Replaced refrigerator, furnace and water heater with modern versions. all the originials were dead, but also extremely heavy. I have never moved a heavier refrigerator in my life. Also the water heater and furnace suprised me, not be their weight as much as how light the new ones are.
I replaced the steel fresh water tank with plastic and also copper lines for pex.
Aluminum LP tanks replaced old steel tanks.

That is about all I could do on the built in stuff. I did put down Armstrong tiles which, individually are light, but picking up the box makes you realize how small items add up. Frame and subfloor with finished floor are big items and where I thought a new "Green Airstream" could be a excellent way to start saving weight and therefore fuel. The Euro-Airstream is using a lighter and lower design I think fom Austria? That with the honeycomb floors would be a good start.

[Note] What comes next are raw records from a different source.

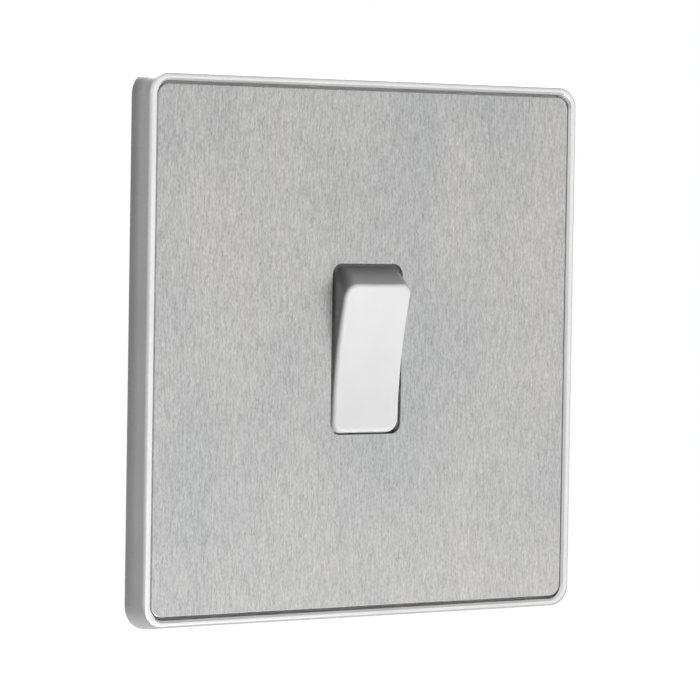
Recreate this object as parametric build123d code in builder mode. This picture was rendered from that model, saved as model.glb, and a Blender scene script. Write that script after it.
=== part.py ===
"""Intermediate light switch: screwless square plate with one concave rocker.

Millimetres. X runs to the right, Z upwards, and Y into the wall. The origin is the centre of the
plate on the wall's surface, so the front faces -Y. The rocker is drawn with its lower end pressed.
"""

import os
from math import atan2, cos, hypot, degrees, radians, sin, sqrt

from build123d import *

os.makedirs("parts", exist_ok=True)

# Trim frame
PLATE = 95.0
PLATE_CORNER_R = 4.2
TRIM_DEPTH = 4.95
WALL_FOOT = 1.9
FOOT_TAPER = 2.5
WALL_TAPER = 9.0
WALL_BLEND_R = 12.0
RIM_OUTER_R = 0.6
RIM_SLOPE = 0.4
POCKET = (90.7, 91.5)
POCKET_R = 2.6
GROOVE = (0.9, 0.6)
HOLLOW = 91.4
HOLLOW_R = 2.6
WEB_BACK = 2.75
WEB_WINDOW = (17.6, 34.6)
WEB_WINDOW_R = 3.4
RELIEF_R = 4.8
RIB_T = 1.2
RIB_REACH = 40.0
RIB_Z = 33.0
RIB_CLEAR = 0.15
LEVER_NOTCH = (8.0, 1.2)

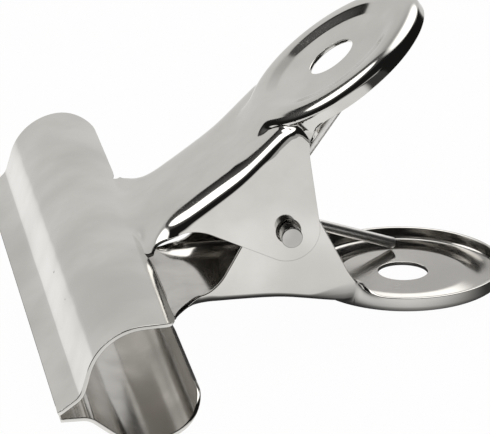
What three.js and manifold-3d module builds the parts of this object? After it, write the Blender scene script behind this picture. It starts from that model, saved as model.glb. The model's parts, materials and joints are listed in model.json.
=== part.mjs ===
// A spring clip of pressed sheet steel: two plates, a hinge pin and a torsion spring.
// Millimetres and degrees. A plate is drawn in a plate frame: X runs along the shank from the
// jaw to the finger pad, Y along the hinge pin, and Z outward, with the pin axis at the origin.
import * as THREE from 'three';
import { mergeVertices } from 'three/addons/utils/BufferGeometryUtils.js';
import Module from 'manifold-3d';

const wasm = await Module();
wasm.setup();

// Sheet and clearance
const SHEET = 0.5;
const RUNNING_GAP = 0.3;

// Jaw
const JAW_WIDTH = 76;
const JAW_CORNER_RADIUS = 4.6;
const JAW_ROOT_REACH = 14.7;
const BULGE_RADIUS = 7.2;
const BULGE_RISE = 67;
const BULGE_FALL = 38;
const JAW_FLANK = 2.2;
const LIP_BEND_RADIUS = 2.2;
const LIP_LENGTH = 2.45;

// Shank and its folded ears
const SHANK_HEIGHT = 9.65;
const EAR_HALF_SPACING = 10.4;
const FOLD_RADIUS = 2;
const FOLD_DEPTH = 2.05;
const FOLD_START_REACH = 12.8;
const EAR_END_RADIUS = 3.8;
const EAR_FRONT_SLOPE = 60.6;
const EAR_REAR_SLOPE = 62.7;
const EAR_FRONT_FILLET = 3;
const EAR_REAR_FILLET = 4;
const ROOT_WEB_RADIUS = 5;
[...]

My safari has very light weight cabinets. I could never understand why some like the raised panel oak kountry kitchen look of some models. They look heavy and I am sure they are.

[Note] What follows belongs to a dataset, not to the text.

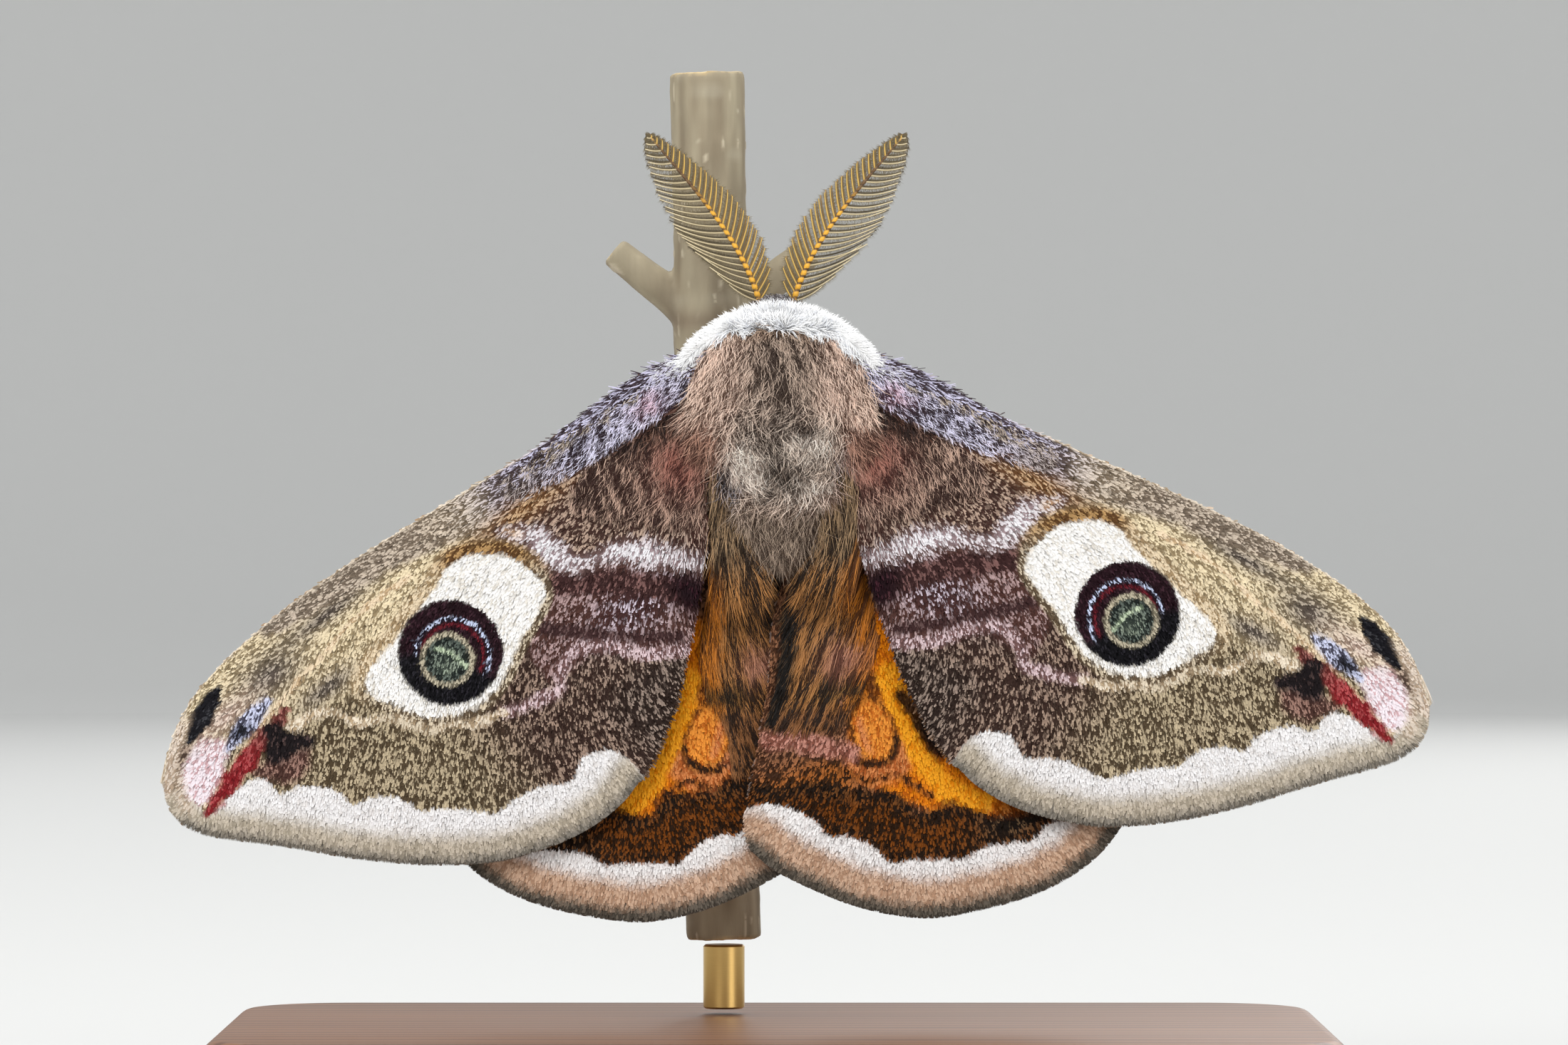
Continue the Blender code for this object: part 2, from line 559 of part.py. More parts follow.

As Doorgunner mentioned look at what you bring along. The largest savings may include leaving your wife or girlfriend home including what they feel must come along for the trip. I can only speak for my significant other but marvel at the need for different table settings for breakfast, lunch and dinner. She also must pack enough food for two weeks on a weekend trip. But that's another battle.
On the Green's all about using better materials that are substainable, healthier, lighter and better for the environment.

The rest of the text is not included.